Scan the records below for the line containing "const ribbonBand = new" and the line containing "for node in". Copy both, plus every line between, exactly.

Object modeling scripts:
========================

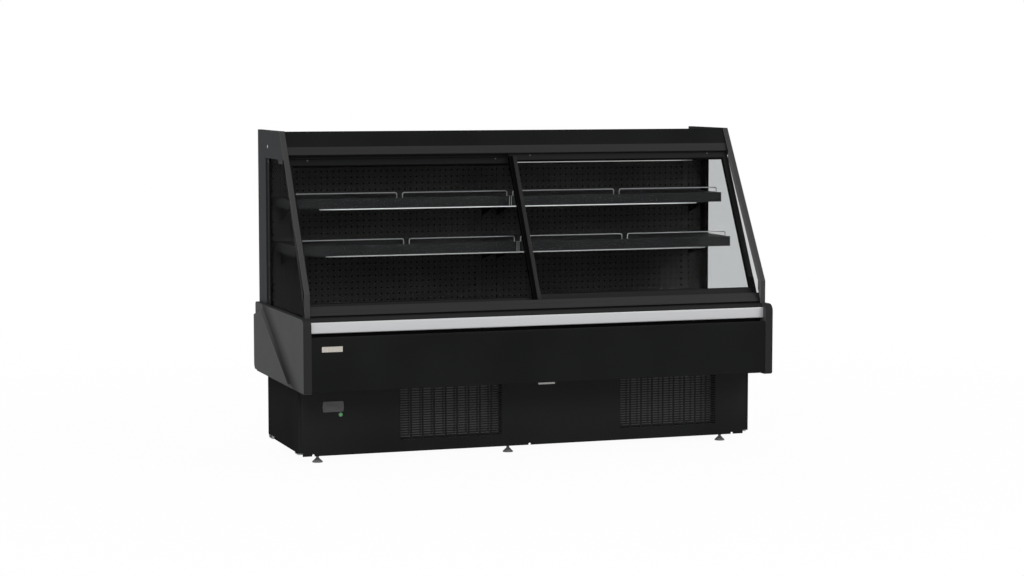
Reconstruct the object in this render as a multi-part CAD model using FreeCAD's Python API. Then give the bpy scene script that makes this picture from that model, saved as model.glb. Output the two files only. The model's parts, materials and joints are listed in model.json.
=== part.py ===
import FreeCAD, Part
import math
import os
from FreeCAD import Vector

# Plug-in refrigerated display case: a low insulated tank on a recessed base, two tiers
# of shelves behind two leaning glass doors that slide past each other, and a canopy.
# Millimetres. +X right, +Z up, -Y to the front. While it is drawn, x = 0 is mid length,
# y = 0 is the front plane of the end bumpers and z = 0 is the floor. On export the whole
# is moved back by half its depth, so its origin is the bottom centre of its box.

# ---------------------------------------------------------------- driving dimensions
clear_width = 1875.0        # between the inner faces of the two ends
case_depth = 795.0          # front of the bumpers to their back
case_height = 1274.0        # floor to the top of the end frames
sheet = 1.5                 # folded steel sheet
fit_gap = 0.2               # parts laid in a groove or a frame
shaft_gap = 0.08            # radial clearance of running fits

# base and feet
base_front = 181.0          # front panel, set back under the tank
base_back = 680.0
base_bottom = 29.0
base_overhang = 8.5         # side panels outside the inner faces of the ends
side_bottom = 42.0          # the side panels end higher than the front panel
fascia_bottom = 300.0       # underside of the tank's front
foot_radius = 20.5
foot_disc = 3.0
foot_neck_radius = 6.0
foot_cone_top = 17.0
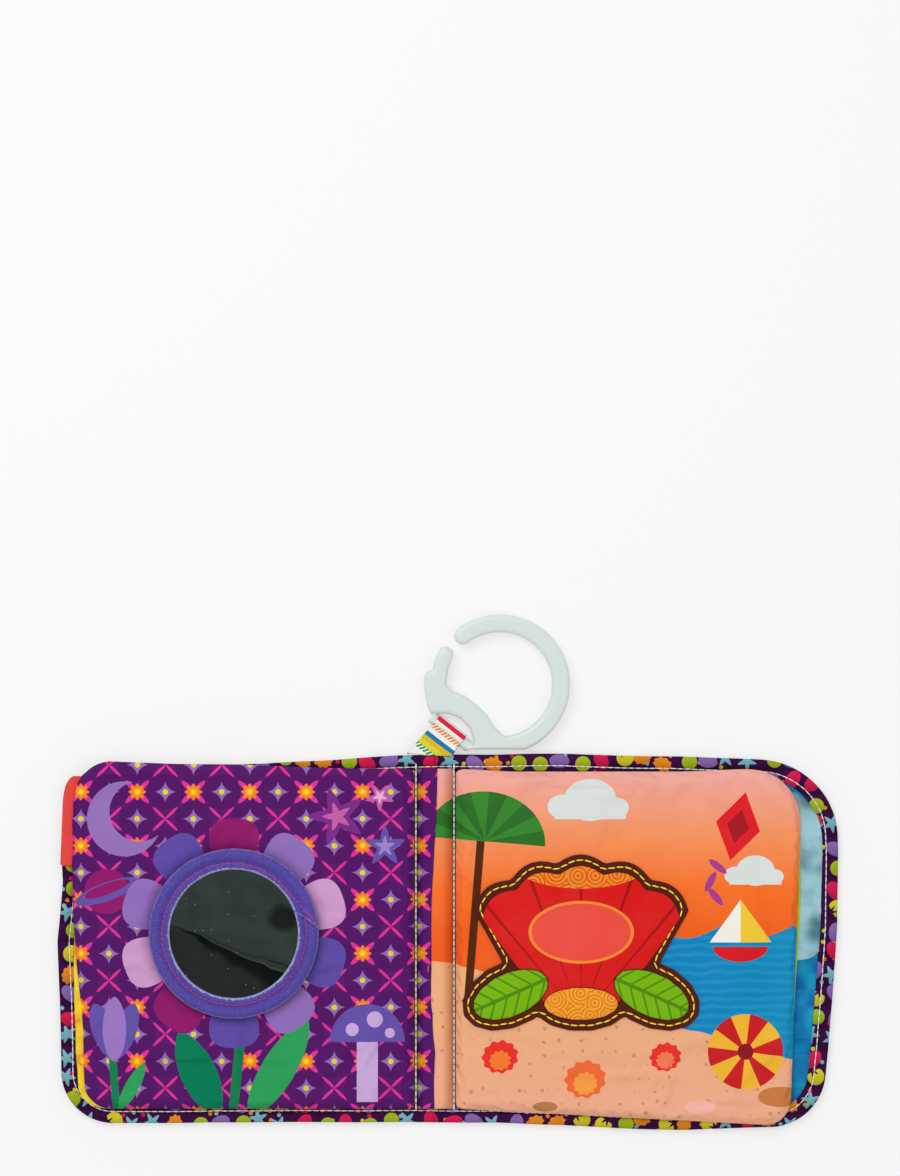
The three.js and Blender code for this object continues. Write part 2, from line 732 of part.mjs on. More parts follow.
const ribbonBand = new THREE.ExtrudeGeometry(ribbonShape, { depth: ribbonWidth, bevelEnabled: false })
  .translate(0, 0, -ribbonWidth / 2)
  .applyMatrix4(new THREE.Matrix4().makeBasis(
    ribbonAlong,
    new THREE.Vector3(0, 0, 1),
    ribbonAcross,
  ))
  .translate(barMiddle[0], barMiddle[1], 0);
addPiece("ribbon_loop", keepInside(
  ribbonBand,
  [-reach, coverHalfHeight + gap, -overrun],
  [reach, reach, overrun],
), 0xe8e2d0);
addPiece("ribbon_tail", block(
  [-spineHalf + gap, spineLayerEnd + gap, coverClothThickness],
  [spineHalf - gap, spineFill, tailTop],
), 0xe8e2d0);

export default group;
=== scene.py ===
import bpy
import bmesh
import math
import numpy as np
from mathutils import Matrix, Vector, geometry
from mathutils.bvhtree import BVHTree
from mathutils.noise import noise_vector


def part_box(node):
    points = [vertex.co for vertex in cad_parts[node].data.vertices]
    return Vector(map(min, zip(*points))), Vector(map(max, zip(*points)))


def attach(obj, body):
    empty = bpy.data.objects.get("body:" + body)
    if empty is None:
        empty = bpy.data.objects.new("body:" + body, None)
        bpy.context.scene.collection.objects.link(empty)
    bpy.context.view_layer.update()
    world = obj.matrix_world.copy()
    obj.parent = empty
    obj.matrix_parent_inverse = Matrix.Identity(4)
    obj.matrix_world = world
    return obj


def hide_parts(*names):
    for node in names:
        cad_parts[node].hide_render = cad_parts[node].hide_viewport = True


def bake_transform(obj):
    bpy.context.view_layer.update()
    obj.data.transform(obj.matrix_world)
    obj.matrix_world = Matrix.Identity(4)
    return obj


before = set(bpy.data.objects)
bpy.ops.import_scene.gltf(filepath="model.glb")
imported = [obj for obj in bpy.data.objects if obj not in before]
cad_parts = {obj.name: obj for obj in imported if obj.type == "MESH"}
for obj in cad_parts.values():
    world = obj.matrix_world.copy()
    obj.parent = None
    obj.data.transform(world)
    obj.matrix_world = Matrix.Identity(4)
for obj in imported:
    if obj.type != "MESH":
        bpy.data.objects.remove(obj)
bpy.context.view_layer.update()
mm = 0.001
scene = bpy.context.scene
print("frame loaded")

# Sizes shared by several pieces, in metres, read from the frame where it has them
coverLow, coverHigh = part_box("front_cover_print")
backLow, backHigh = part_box("back_cover_print")
leftLow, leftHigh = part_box("left_page_front_cloth")
rightLow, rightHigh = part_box("right_page_front_cloth")
seamLow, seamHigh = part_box("right_seam_thread")
ringLow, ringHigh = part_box("mirror_ring")
seamX = (seamLow.x + seamHigh.x) / 2
seamZ = seamLow.z
coverTop = coverHigh.z
pageBase = coverTop + 0.3 * mm
mirrorCentre = ((ringLow.x + ringHigh.x) / 2, (ringLow.y + ringHigh.y) / 2)


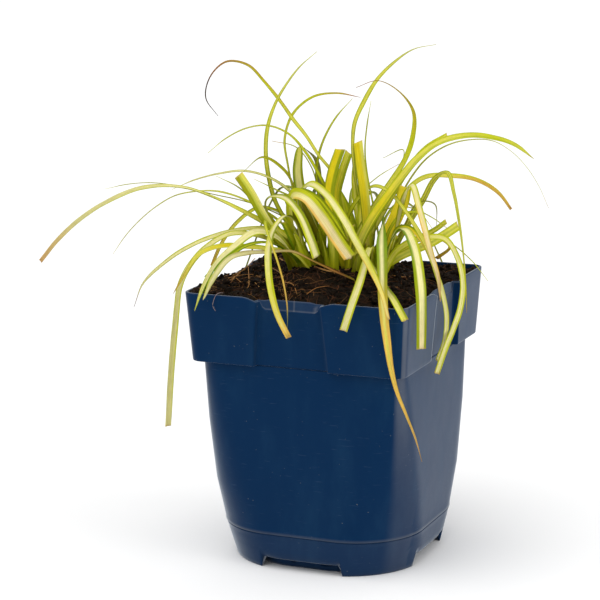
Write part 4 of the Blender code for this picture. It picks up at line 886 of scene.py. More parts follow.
@dataclass
class Camera:
    """Viewing station of the plant."""

    azimuth: float = math.radians(22.18)
    elevation: float = math.radians(14.83)
    roll: float = -0.0108
    distance: float = 1.3776
    focal: float = 2260.6
    pivot: tuple[float, float, float] = (0.0, 0.0, 0.086)
    pivot_seen: tuple[float, float] = (337.93, 408.64)
    frame_side: float = 600.0
    sensor: float = 36.0
    aiming_rounds: int = 30

    def axes(self) -> tuple[Vector, Vector, Vector, Vector]:
        """Place and axes of the station.

        Returns:
            The place, and the directions to the right, up and back.
        """
        back = Vector((math.sin(self.azimuth) * math.cos(self.elevation),
                       -math.cos(self.azimuth) * math.cos(self.elevation), math.sin(self.elevation)))
        place = Vector(self.pivot) + back * self.distance
        middle = self.frame_side / 2
        across_seen = (self.pivot_seen[0] - middle) / self.focal
        up_seen = (middle - self.pivot_seen[1]) / self.focal
        cos, sin = math.cos(self.roll), math.sin(self.roll)
        across_goal = cos * across_seen - sin * up_seen
        up_goal = sin * across_seen + cos * up_seen
        yaw, pitch = math.atan2(-back.x, -back.y), math.asin(-back.z)
        for _ in range(self.aiming_rounds):
            level = math.cos(pitch)
            forward = Vector((math.sin(yaw) * level, math.cos(yaw) * level, math.sin(pitch)))
            right = forward.cross(Vector((0.0, 0.0, 1.0))).normalized()
            up = right.cross(forward)
            depth = -back.dot(forward)
            yaw += (-back.dot(right) / depth - across_goal) / math.cos(pitch)
            pitch += -back.dot(up) / depth - up_goal
        return place, right * cos + up * sin, up * cos - right * sin, -forward

    def build(self) -> None:
        """Make the camera and look through it."""
        place, right, up, back = self.axes()
        data = bpy.data.cameras.new("station")
        data.sensor_width = self.sensor
        data.lens = self.focal / self.frame_side * self.sensor
        data.clip_end = 100.0
        camera = put("station", data)
        camera.matrix_world = Matrix.Translation(place) @ Matrix((right, up, back)).transposed().to_4x4()
        bpy.context.scene.camera = camera


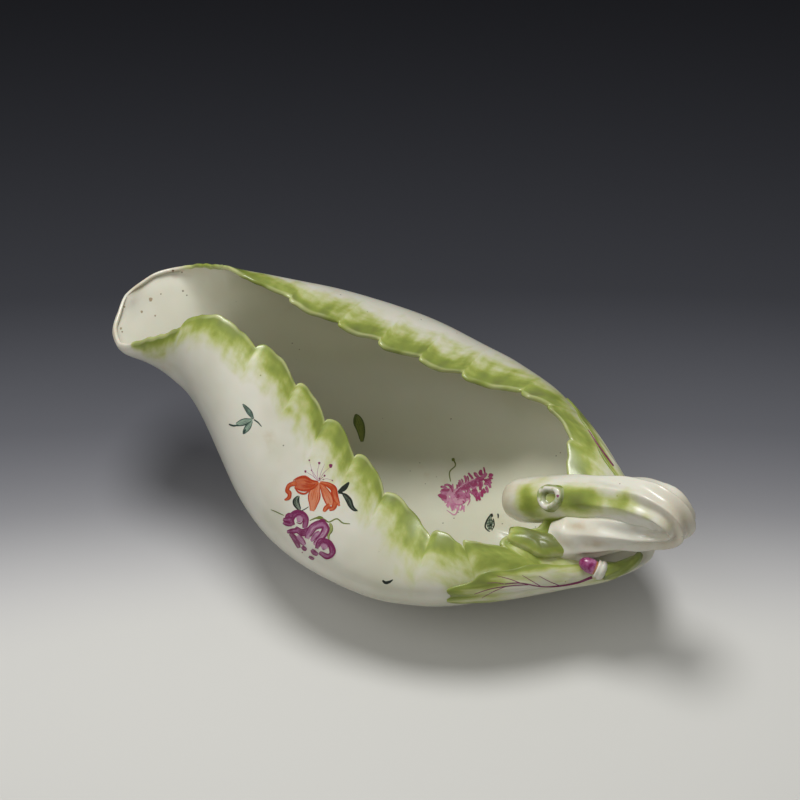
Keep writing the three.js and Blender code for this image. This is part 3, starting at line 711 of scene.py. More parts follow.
def build_stalk(bowl):
    """Handle stalk: smooth root over the bowl, twisted flutes round the bend."""
    positions = np.arange((len(STALK) - 1) * STALK_STEPS + 1) / STALK_STEPS
    points, greens, flows, stain_and_shade = [], [], [], []
    for position in positions:
        centre, outward, sideways, row = stalk_frame(float(position))
        tables = (LIMB_RISE, WEB, LUTING_SWELL, FLUTE_PAINTED_SHADE, SKIN_STAIN_AND_SHADE)
        rise, web, swell, flute_painted_shade, skin_stain_and_shade = (np.interp(position, *table) for table in tables)
        centre.z += rise
        for angle in angles_round(STALK_SEGMENTS):
            rising = outward.z * math.cos(angle) + sideways.z * math.sin(angle)
            flattened = WEB_SMOOTHING * min(web / FULL_WEB, 1) * max(rising, 0)
            skin, valley = stalk_skin(position, angle, row, flattened)
            grow = skin + swell
            point = (centre + outward * ((row[3] + grow) * math.cos(angle))
                     + sideways * ((row[4] + grow) * math.sin(angle)))
            facing_up = max((point - centre).normalized().z, 0)
            point.z += web * facing_up**WEB_NARROWING
            points.append(point)
            greens.append(stalk_green(position, math.degrees(angle)))
            flows.append((angle * STALK_FLOW[0], position * STALK_FLOW[1], STALK_SHIFT))
            # Painted shade in the flute valleys and on the bend, with the warm stain of the root.
            stain_and_shade.append(flute_painted_shade * valley**2 + skin_stain_and_shade)
    seat_on_bowl(points, bowl)
    faces = sheet_faces(len(positions), STALK_SEGMENTS, closed=True)
    faces.append(tuple(range(STALK_SEGMENTS)))
    faces.append(tuple(range(len(points) - STALK_SEGMENTS, len(points))))
    return closed_piece("stalk", points, faces, "handle_stalk",
                        {"green": greens, "stain": stain_and_shade, "flow": flows})


# Waves round a turned piece: number and turn of the first, share and number of the second.
FIRST_WOBBLE = (2, 1)
SECOND_WOBBLE = (0.6, 3)


def lathe(name, node, profile, seat, direction, segments, wobble):
    """A turned, slightly uneven piece whose axis points along a direction from its seat."""
    turn = Vector((0, 0, 1)).rotation_difference(direction)
    number, start = FIRST_WOBBLE
    share, second_number = SECOND_WOBBLE
    points = []
    for radius, height in profile:
        for angle in angles_round(segments):
            uneven = (1 + wobble * math.sin(number * angle + start)
                      + wobble * share * math.sin(second_number * angle))
            points.append(seat + turn @ Vector((
                radius * uneven * math.cos(angle), radius * uneven * math.sin(angle), height)))
    faces = sheet_faces(len(profile), segments, closed=True)
    radii, heights = np.repeat(profile, segments, axis=0).T
    return closed_piece(name, points, faces, node, {"height": heights, "radius": radii})


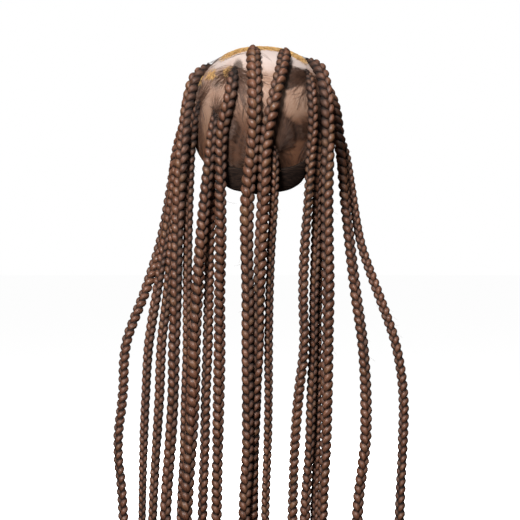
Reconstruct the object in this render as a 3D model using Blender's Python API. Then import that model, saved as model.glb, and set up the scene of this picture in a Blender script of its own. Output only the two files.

========================

RESULT:
const ribbonBand = new THREE.ExtrudeGeometry(ribbonShape, { depth: ribbonWidth, bevelEnabled: false })
  .translate(0, 0, -ribbonWidth / 2)
  .applyMatrix4(new THREE.Matrix4().makeBasis(
    ribbonAlong,
    new THREE.Vector3(0, 0, 1),
    ribbonAcross,
  ))
  .translate(barMiddle[0], barMiddle[1], 0);
addPiece("ribbon_loop", keepInside(
  ribbonBand,
  [-reach, coverHalfHeight + gap, -overrun],
  [reach, reach, overrun],
), 0xe8e2d0);
addPiece("ribbon_tail", block(
  [-spineHalf + gap, spineLayerEnd + gap, coverClothThickness],
  [spineHalf - gap, spineFill, tailTop],
), 0xe8e2d0);

export default group;
=== scene.py ===
import bpy
import bmesh
import math
import numpy as np
from mathutils import Matrix, Vector, geometry
from mathutils.bvhtree import BVHTree
from mathutils.noise import noise_vector


def part_box(node):
    points = [vertex.co for vertex in cad_parts[node].data.vertices]
    return Vector(map(min, zip(*points))), Vector(map(max, zip(*points)))


def attach(obj, body):
    empty = bpy.data.objects.get("body:" + body)
    if empty is None:
        empty = bpy.data.objects.new("body:" + body, None)
        bpy.context.scene.collection.objects.link(empty)
    bpy.context.view_layer.update()
    world = obj.matrix_world.copy()
    obj.parent = empty
    obj.matrix_parent_inverse = Matrix.Identity(4)
    obj.matrix_world = world
    return obj


def hide_parts(*names):
    for node in names:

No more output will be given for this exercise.